Different programs also allow different levels of professor-student relationships. At prestigious universities, students may have to write their own recommendation letters. The professors just proofread them and sign at the end.
In contrast, when students develop close relationships with professors, the mentor will actually write the letter and can set the path for your students’ future.
These are the perks at an honors college.
8. Better Mentorship
Finally, one of the great benefits of attending a public honors college is the opportunity for better mentorship.
Teenagers are used to being assigned a teacher. But in college, they get to choose a mentor that they want to study under.
Remind your teenager that they have choices! Have them think about what type of mentor they would do best to work with.

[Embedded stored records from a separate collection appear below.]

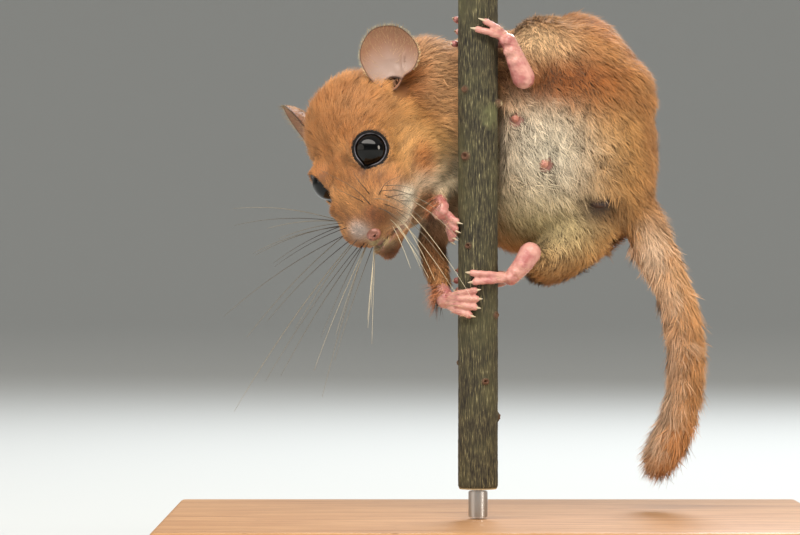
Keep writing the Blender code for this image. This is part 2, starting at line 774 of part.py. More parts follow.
def make_stand():
    post("perch_stem", STEM_RADIUS, STEM_FOOT, STEM_TOP, 32, 0.3)
    post("stand_rod", ROD_RADIUS, BASE_SIZE[2] + GAP, STEM_FOOT - GAP, 20)
    shape = bmesh.new()
    middle = Vector((-STEM_FROM_CENTRE[0], -STEM_FROM_CENTRE[1], BASE_SIZE[2] / 2))
    place = Matrix.Translation(middle) @ Matrix.Diagonal(BASE_SIZE + (1.0,))
    bmesh.ops.create_cube(shape, size=1.0, matrix=place)
    bmesh.ops.bevel(shape, geom=shape.edges[:], offset=BASE_EDGE, segments=2, affect="EDGES")
    make_object("stand_base", shape)


SURFACES = {
    # colour, roughness, metallic
    "coat": ((0.60, 0.27, 0.09), 0.85, 0.0),
    "bare_skin": ((0.74, 0.45, 0.36), 0.55, 0.0),
    "eye": ((0.012, 0.010, 0.009), 0.06, 0.0),
    "bark": ((0.17, 0.15, 0.09), 0.75, 0.0),
    "wood": ((0.42, 0.27, 0.14), 0.5, 0.0),
    "steel": ((0.55, 0.55, 0.56), 0.3, 1.0),
}
SURFACE_OF = (("ear", "bare_skin"), ("forepaw", "bare_skin"), ("hindfoot", "bare_skin"),
              ("eye", "eye"), ("perch_stem", "bark"), ("stand_base", "wood"),
              ("stand_rod", "steel"), ("", "coat"))

FACES = {"head": 2600, "torso": 2200, "neck": 700, "hindleg_left": 600, "hindleg_right": 600,
         "ear_left": 420, "ear_right": 420, "forepaw_left": 600, "forepaw_right": 600,
         "hindfoot_left": 760, "hindfoot_right": 760, "tail_1": 1450, "tail_2": 1550,
         "tail_3": 1550, "tail_4": 1350}


def build_all():
    clear_scene()
    make_animal()
    make_stand()
    for name, faces in FACES.items():
        thin_out(bpy.data.objects[name], faces)
        keep_largest(bpy.data.objects[name])
    for item in list(bpy.data.objects):
        add_surface(item)
    to_metres()


def to_metres():
    """Scales every node to metres and puts its origin at its own middle."""
    root = bpy.data.objects.new("dormouse_on_stand", None)
    bpy.context.scene.collection.objects.link(root)
    place = Matrix.Translation((STEM_FROM_CENTRE[0] * MM, STEM_FROM_CENTRE[1] * MM, 0))
    for item in [item for item in bpy.data.objects if item.type == "MESH"]:
        item.data.transform(place @ Matrix.Scale(MM, 4))
        corners = [vert.co for vert in item.data.vertices]
        middle = sum(corners, Vector()) / len(corners)
        item.data.transform(Matrix.Translation(-middle))
        item.location = middle
        item.parent = root


def add_surface(item):
    """Gives a node a material of its own and smooth shading between its sharp edges."""
    kind = next(kind for start, kind in SURFACE_OF if item.name.startswith(start))
    colour, roughness, metallic = SURFACES[kind]
    material = bpy.data.materials.new(item.name)
    material.use_nodes = True
    shader = material.node_tree.nodes["Principled BSDF"]
    shader.inputs["Base Color"].default_value = colour + (1.0,)
    shader.inputs["Roughness"].default_value = roughness
    shader.inputs["Metallic"].default_value = metallic
    item.data.materials.clear()
    item.data.materials.append(material)
    item.data.shade_smooth()
    item.data.set_sharp_from_angle(angle=math.radians(SHARP_FROM))


build_all()
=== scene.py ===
"""Hazel dormouse clinging to a cut stem on a plain wooden stand: the finish of every surface.

Measures are in millimetres round the stem's axis (x right, y away, z up from under the base),
and one function turns them into the frame's metres.
"""

import math

import bmesh
import bpy
import numpy as np
from mathutils import Matrix, Vector
from mathutils.kdtree import KDTree


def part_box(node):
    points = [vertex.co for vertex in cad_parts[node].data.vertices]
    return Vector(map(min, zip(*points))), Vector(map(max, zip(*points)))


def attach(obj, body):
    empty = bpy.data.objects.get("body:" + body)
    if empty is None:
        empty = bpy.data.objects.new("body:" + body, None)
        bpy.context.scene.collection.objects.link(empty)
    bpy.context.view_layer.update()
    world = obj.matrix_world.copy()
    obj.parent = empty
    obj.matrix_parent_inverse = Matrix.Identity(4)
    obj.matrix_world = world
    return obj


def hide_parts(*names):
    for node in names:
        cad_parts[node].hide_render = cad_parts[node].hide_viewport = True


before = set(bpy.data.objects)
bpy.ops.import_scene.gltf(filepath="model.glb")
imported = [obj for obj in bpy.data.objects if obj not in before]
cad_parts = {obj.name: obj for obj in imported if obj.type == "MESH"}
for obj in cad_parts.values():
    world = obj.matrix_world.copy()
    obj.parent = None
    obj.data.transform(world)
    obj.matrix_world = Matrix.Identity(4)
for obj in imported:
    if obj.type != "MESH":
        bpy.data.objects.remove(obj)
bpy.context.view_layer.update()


# Studio
# A pale paper floor that sweeps up all round, and soft daylight from above and in front, as
# for a museum photograph. The camera looks level at the animal from the photograph's side.

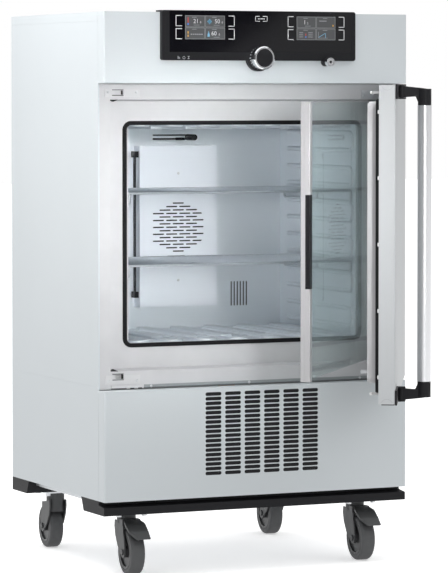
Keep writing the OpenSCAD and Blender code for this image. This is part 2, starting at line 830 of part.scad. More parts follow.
module compressor() color("#1e2022") place() translate([comp_x, comp_y, tray_z + tray_t]) {
    belt = comp_h * 0.42;
    translate([0, 0, 12]) rotate_extrude()
        polygon([[0, 0], [comp_r - 12, 0], [comp_r, 12], [comp_r, belt], [comp_r + 3, belt],
            [comp_r + 3, belt + 5], [comp_r, belt + 5], [comp_r - 4, comp_h - 34],
            [comp_r - 28, comp_h - 14], [0, comp_h - 12]]);
    for (y = [-40, 40]) {
        box([-comp_r, y - 14, 8], [comp_r, y + 14, 13]);
        for (x = [12 - comp_r, comp_r - 12]) rod_z(x, y, 0, 9, 10);
    }
}

module condenser() color("#8d9194") place() {
    y0 = cond_y;
    x0 = cfan_x - 140;
    x1 = cfan_x + 140;
    for (x = [x0, x1 - 3]) box([x, y0, cond_z0], [x + 3, y0 + 35, cond_z1]);
    box([x0 + 1, y0 + 6, cond_z0 + 5], [x1 - 1, y0 + 28, cond_z1 - 5]);
    for (i = [1:39]) box([x0 + i * 7, y0 + 2, cond_z0 + 8], [x0 + i * 7 + 1, y0 + 31, cond_z1 - 8]);
    difference() {
        box([x0 + 1, y0 + 34, cond_z0 + 1], [x1 - 1, y0 + 37, cond_z1 - 1]);
        rod_y(cfan_x, cfan_z, y0 + 33, y0 + 60, cfan_r + 3);
    }
    difference() {
        rod_y(cfan_x, cfan_z, y0 + 35.5, y0 + 60, cfan_r + 7);
        rod_y(cfan_x, cfan_z, y0 + 34, y0 + 61, cfan_r + 4);
    }
    for (a = [45:90:315]) translate([cfan_x, y0 + 57, cfan_z]) rotate([0, a, 0])
        box([22, -2, -4], [cfan_r + 5.5, 2, 4]);
    difference() {
        rod_y(cfan_x, cfan_z, y0 + 54.6, y0 + 100, 26);
        rod_y(cfan_x, cfan_z, y0 + 51, y0 + 80, shaft_r + fit);
    }
}

module condenser_fan() color("#2a2c2e") place() {
    y0 = cond_y + 37;
    rod_y(cfan_x, cfan_z, y0, y0 + 16, 22);
    rod_y(cfan_x, cfan_z, y0 + 10, y0 + 40, shaft_r);
    for (a = [0:72:288]) translate([cfan_x, y0 + 8, cfan_z]) rotate([0, a, 0]) rotate([28, 0, 0])
        translate([18, -1, -16]) cube([cfan_r - 20, 2, 32]);
}

// Soldered tube: straight legs between points with wider corner pieces
module pipe(p, r) {
    for (i = [0:len(p) - 2]) {
        d = p[i + 1] - p[i];
        translate(p[i]) rotate([0, acos(d[2] / norm(d)), atan2(d[1], d[0])])
            cylinder(r = r, h = norm(d), $fn = 24);
    }
    for (i = [1:len(p) - 2]) translate(p[i]) sphere(r + 1.2, $fn = 24);
}

module refrigerant_pipes() color("#b87333") place() {
    z = tray_z + tray_t;
    x0 = comp_x - comp_r - 60;
    x1 = cfan_x - 120;
    pipe([[comp_x - comp_r - touch, comp_y, z + 60], [x0, comp_y, z + 60], [x0, comp_y, z + 20],
        [x1, cond_y + 84, z + 20], [x1, cond_y + 37 + touch, z + 20]], 4);
    pipe([[comp_x, comp_y, z + comp_h + touch], [comp_x, comp_y, z + comp_h + 24],
        [comp_x, comp_y + 70, z + comp_h + 24]], 6);
}

module electronics_box() color("#a9aeb1") place() {
    z0 = tray_z + tray_t;
    y1 = case_d - 139;
    z1 = compartment_top() - sheet - 37.8;
    difference() {
        box([elec_x0, 120, z0], [elec_x1, y1, z1]);
        box([elec_x0 + 2, 122, z0 + 2], [elec_x1 - 2, y1 - 2, z1 - 2]);
        for (y = [160:22:358]) box([elec_x0 - 1, y, z0 + 40], [elec_x0 + 3, y + 6, z0 + 110]);
    }
}

module rear_housing() color("#d8dcde") place() {
    z0 = fan_z - 270;
    z1 = fan_z + 290;
    difference() {
        box([rear_in, case_d, z0], [case_w - rear_in, rear_y, z1]);
        box([rear_in + sheet, case_d - 1, z0 + sheet],
            [case_w - rear_in - sheet, rear_y - sheet, z1 - sheet]);
        for (c = [0:4], r = [0:9])
            slot_x(cx - 205 + c * 84, z0 + 40 + r * 16, rear_y - 9, rear_y + 9, 72, 6);
    }
}

module power_inlet() color("#1d1e1f") place() translate([inlet_x, case_d - touch, inlet_z]) {
    difference() {
        union() {
            box_y([-27, 0, -19], [27, 3, 19], 4);
            box([-19.8, -30, -13.8], [19.8, 1, 13.8]);
        }
        box([-15, -22, -10], [15, 9, 10]);
    }
    for (x = [-8, 0, 8]) translate([x, 0, x == 0 ? 4 : 0]) box([-1, -23, -3], [1, -6, 3]);
}

// Controls

module control_housing() color("#17181a") place() {
    x1 = panel_x0 + panel_w;
    difference() {
        union() {
            box_y([panel_x0, -panel_d, panel_z0], [x1, -touch, panel_z1], 5);
            box([panel_x0, -5, case_top + touch], [x1, 22, panel_z1]);
            rod_y(knob_x, knob_z, -panel_d, -touch, knob_r + 4);
            rod_y(knob_x, knob_z, -1, 14, 10);
            rod_y(button_x, button_z, -collar_y, -touch, collar_r);
        }
        box([panel_x0 + 17.6, -panel_d - 1, panel_z0 + 18], [x1 - 10.8, -panel_d + 2.5, panel_z1 - 1.4]);
        for (x = [panel_x0 + 54.7, x1 - 145.3])
            box([x, -panel_d, panel_z0 + 46], [x + 95.3, -panel_d + 4.6, panel_z0 + 97.8]);
        rod_y(knob_x, knob_z, -panel_d - 9, 20, shaft_r - 2 + fit);
        rod_y(button_x, button_z, -collar_y - 1, -8, button_r + fit);
    }
}

module control_glass() color("#101214") place() {
    box([panel_x0 + 17.7, -panel_d, panel_z0 + 18.1],
        [panel_x0 + panel_w - 10.9, -panel_d + 2.4, panel_z1 - 1.5]);
}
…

Professors at elite universities might not share your family’s values. They might also be so famous in their field and busy publishing that they don’t devote enough time to teaching.
You are paying for access to faculty. When it comes to program research:
- Have your student sit in on classes. Encourage them to make connections with professors, or talk to current students.
- Have the “long game” in mind. Will your student connect with professors who can recommend them for their first big job one day?
Of course, Ivy League students do get jobs. But so do kids at major universities.
Graduating with an honors diploma will set graduates apart when it comes time to get a job. And the right faculty mentor can open career and graduate school doors!
An Advantageous Application Strategy
If your student is seeking…
- Affordable tuition
- Social support and belonging
- A personalized education
- Opportunities for original research
- Close faculty mentorship
… Then they would be wise to apply to an honors college within a public university in addition to applying to their highly selective brand-name university. .
I always recommend that all students apply to at least one in-state public university. After 36 years working with students and families, this strategy has become almost a Bright Futures Consulting insurance policy.